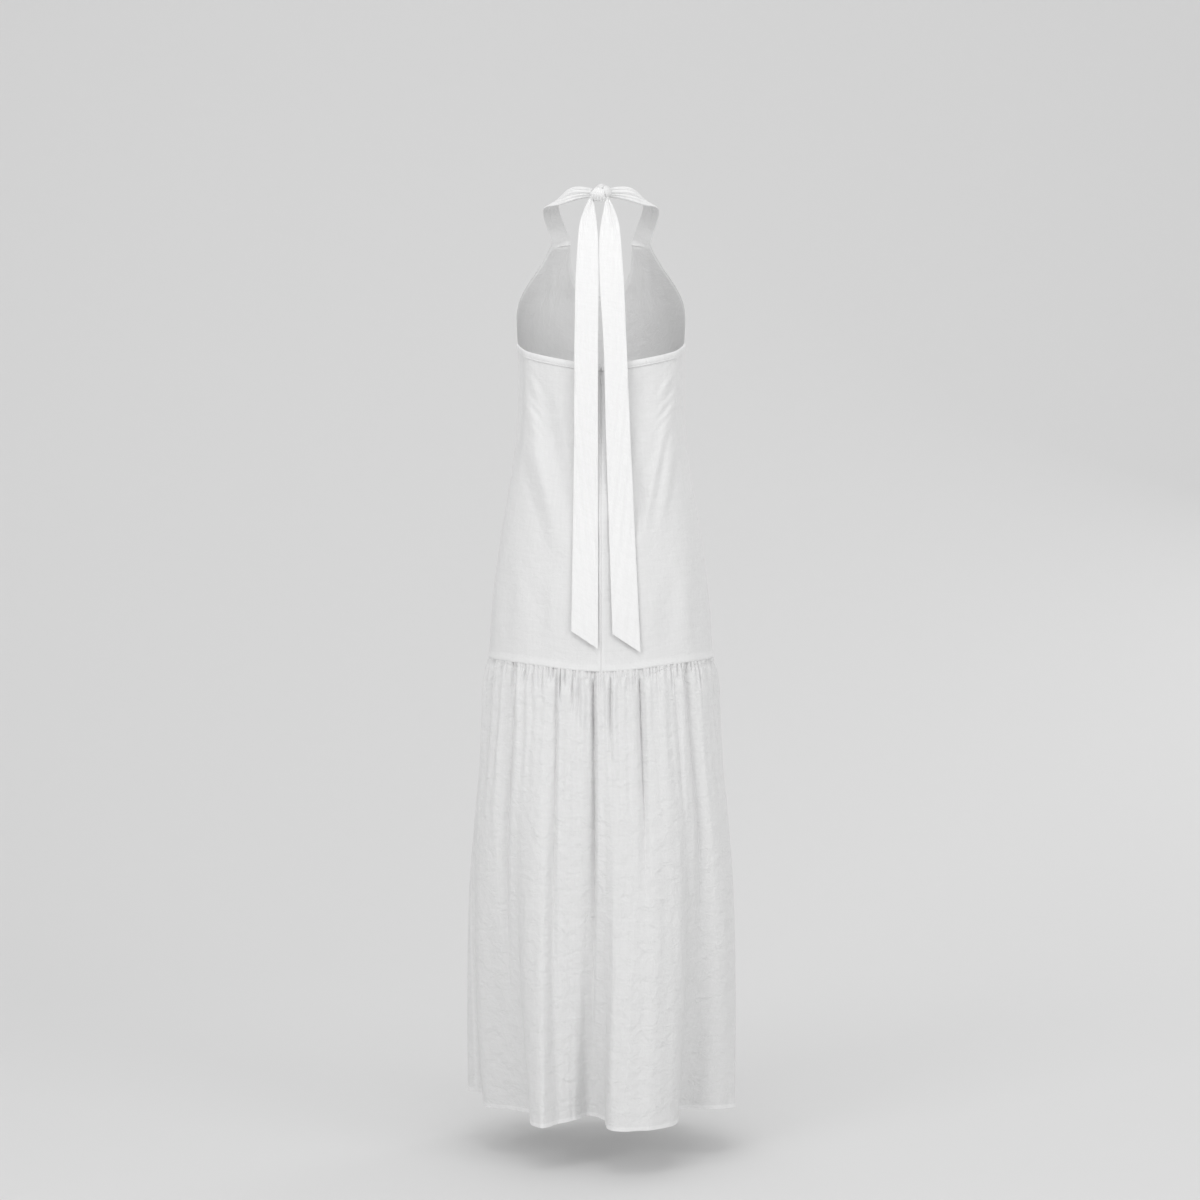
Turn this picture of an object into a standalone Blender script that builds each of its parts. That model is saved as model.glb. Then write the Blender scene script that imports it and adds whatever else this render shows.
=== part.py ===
"""Halter-neck maxi dress with a drop waist and one gathered tier, hanging in its worn, hollow form.

Units are metres and +Z is up. The garment's front faces -Y and its left side is +X. The origin is the
middle of the halter's neck loop, level with the knot at the nape. Every cloth piece is a closed wall.
"""

import math
from collections import namedtuple

import bmesh
import bpy
from mathutils import Matrix, Vector

# Cloth and seams
WALL = 0.0012
GAP = 0.0003
ROUNDNESS = 2.25

# Levels
HEM = -1.438
SEAM_SIDE = -0.7290
SEAM_BACK_DROP = 0.0190
SEAM_FRONT_DROP = 0.0100
SIDE_CORNER = -0.2277

# Back top edge, its turned band and the zip opening at its middle
BACK_TOP = -0.2699
BACK_TOP_CURVE = 1.7
BAND_WIDTH = 0.0100
BAND_WALL = 0.0010
NOTCH_HALF = 0.0020
NOTCH_DEPTH = 0.0060
SLIT_HALF = 0.0011
SLIT_LENGTH = 0.0190

# Halter front: the strap ends and the neckline between them
TIP_HEIGHT = -0.0550
TIP_ANGLE = math.radians(52)
NECKLINE_SHARE = 0.7
NECKLINE_DIP = 0.0800
NECKLINE_CURVE = 2.2
ARMHOLE_CURVE = 0.85

# Concealed zip
TAPE_EDGE = 0.0010
TAPE_WIDTH = 0.0120
TAPE_WALL = 0.0006
TAPE_TOP = -0.2750
TAPE_BOTTOM = -0.6200
TAPE_COLUMNS = 2
TAPE_ROWS = 12
SLIDER = Vector((0.0056, 0.0022, 0.0080))
ARCH_THICKNESS = 0.0009
ARCH_BAR = 0.0007
ARCH_REACH = 0.0026
ARCH_ABOVE = 0.00195
ARCH_BELOW = 0.00165
EYE_CLEARANCE = 0.0002
SLIDER_ABOVE_HINGE = 0.0035
SLIDER_BEVEL = 0.0005
HINGE_HEIGHT = -0.2838
HINGE_OUT = 0.00095
PULL_LENGTH = 0.0170
PULL_HALF = 0.0016
PULL_THICKNESS = 0.0007
PULL_NECK_HALF = 0.0015
PULL_NECK_LENGTH = 0.0040
PULL_ROUND_STEPS = 8
PULL_EYE = Vector((0.0017, 0.0026))
PULL_SWAY = math.radians(4)

# Ties
TIE_WALL = 0.0014
TIE_OFF_TOP = 0.0018
TIE_OFF_END = 0.0045
TIE_CUPPING = 0.0040
TIE_SETTLE = 0.0900
TIE_ROWS = 20
TIE_COLUMNS = 4

# Knot
KNOT_CENTRE = Vector((0.0027, 0.0800, 0.0000))
KNOT_RADII = Vector((0.0150, 0.0110, 0.0118))
KNOT_LOBE = 0.0024
KNOT_LOBE_WIDTH = 0.9
KNOT_SAG = 0.0014

# Through cutters and helpers
CUTTER_HALF = 0.0020

BACK = 1
FRONT = -1

Section = namedtuple("Section", "height half_width back front")
SECTIONS = (
    Section(-0.030, 0.138, 0.080, 0.062),
    Section(-0.055, 0.140, 0.086, 0.072),
    Section(-0.100, 0.142, 0.098, 0.094),
    Section(-0.150, 0.140, 0.101, 0.115),
    Section(-0.2277, 0.1335, 0.098, 0.129),
    Section(-0.2738, 0.1335, 0.098, 0.128),
    Section(-0.349, 0.1350, 0.100, 0.126),
    Section(-0.413, 0.1405, 0.103, 0.126),
    Section(-0.535, 0.1595, 0.111, 0.130),
    Section(-0.637, 0.1725, 0.117, 0.133),
    Section(-0.735, 0.1795, 0.120, 0.136),
    Section(-0.790, 0.1860, 0.127, 0.141),
    Section(-0.903, 0.1955, 0.142, 0.152),
    Section(-0.986, 0.2055, 0.153, 0.161),
    Section(-1.112, 0.2140, 0.167, 0.172),
    Section(-1.237, 0.2165, 0.180, 0.181),
    Section(-1.438, 0.2170, 0.192, 0.190),
)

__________

GIVEN REQUEST — Extract the first line above and each line after it up to and including the one with "SLIT_LENGTH = 0.0190", please, exactly and with nothing else.

RESPONSE BELOW —
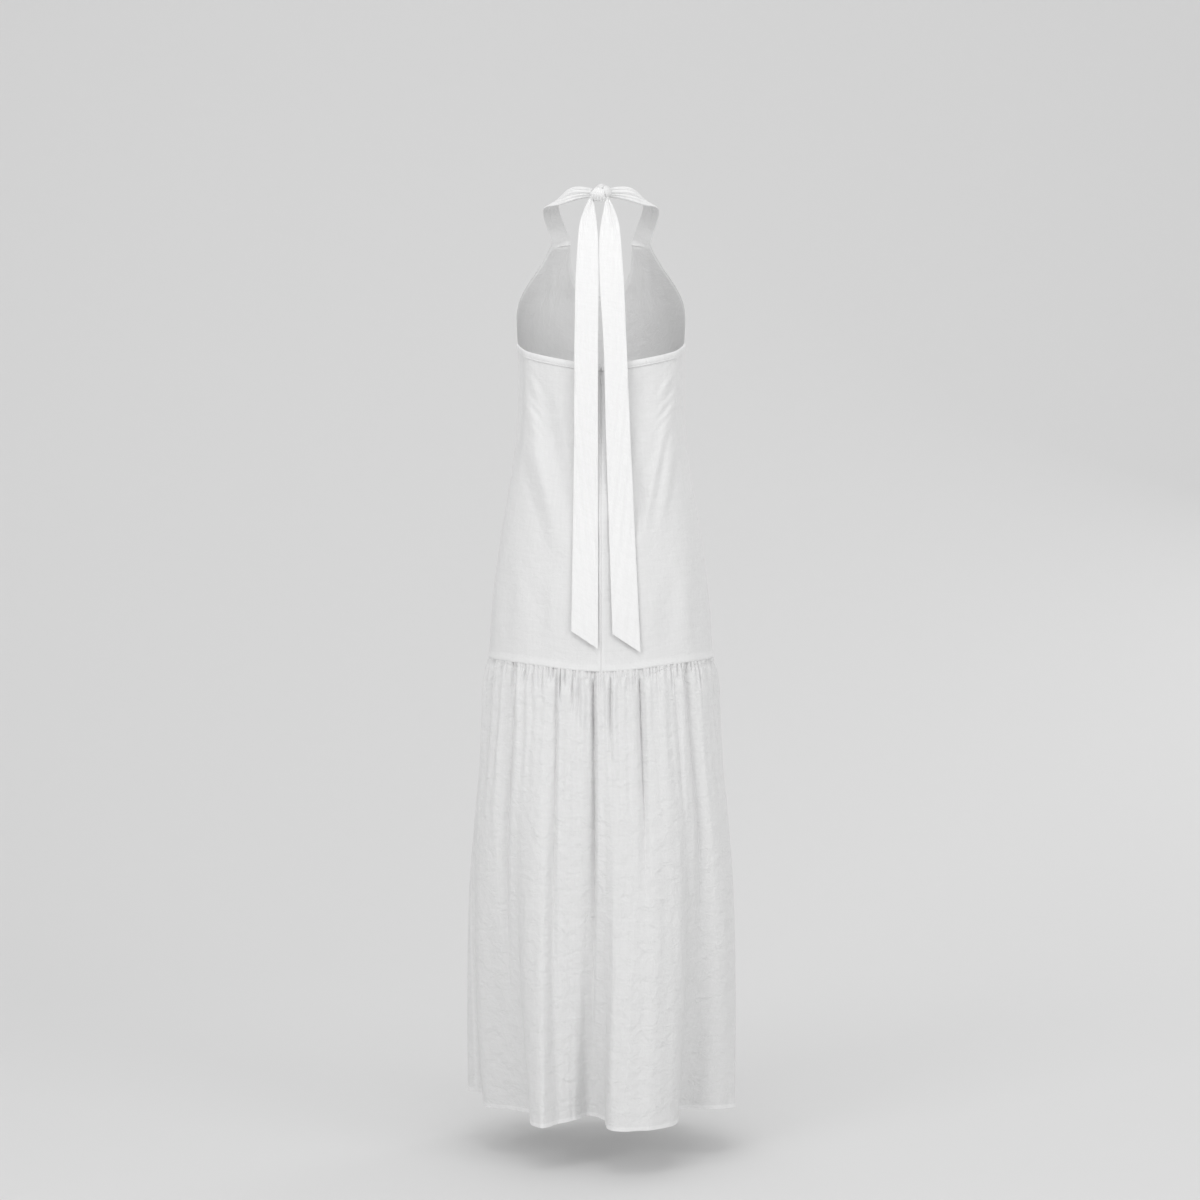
Turn this picture of an object into a standalone Blender script that builds each of its parts. That model is saved as model.glb. Then write the Blender scene script that imports it and adds whatever else this render shows.
=== part.py ===
"""Halter-neck maxi dress with a drop waist and one gathered tier, hanging in its worn, hollow form.

Units are metres and +Z is up. The garment's front faces -Y and its left side is +X. The origin is the
middle of the halter's neck loop, level with the knot at the nape. Every cloth piece is a closed wall.
"""

import math
from collections import namedtuple

import bmesh
import bpy
from mathutils import Matrix, Vector

# Cloth and seams
WALL = 0.0012
GAP = 0.0003
ROUNDNESS = 2.25

# Levels
HEM = -1.438
SEAM_SIDE = -0.7290
SEAM_BACK_DROP = 0.0190
SEAM_FRONT_DROP = 0.0100
SIDE_CORNER = -0.2277

# Back top edge, its turned band and the zip opening at its middle
BACK_TOP = -0.2699
BACK_TOP_CURVE = 1.7
BAND_WIDTH = 0.0100
BAND_WALL = 0.0010
NOTCH_HALF = 0.0020
NOTCH_DEPTH = 0.0060
SLIT_HALF = 0.0011
SLIT_LENGTH = 0.0190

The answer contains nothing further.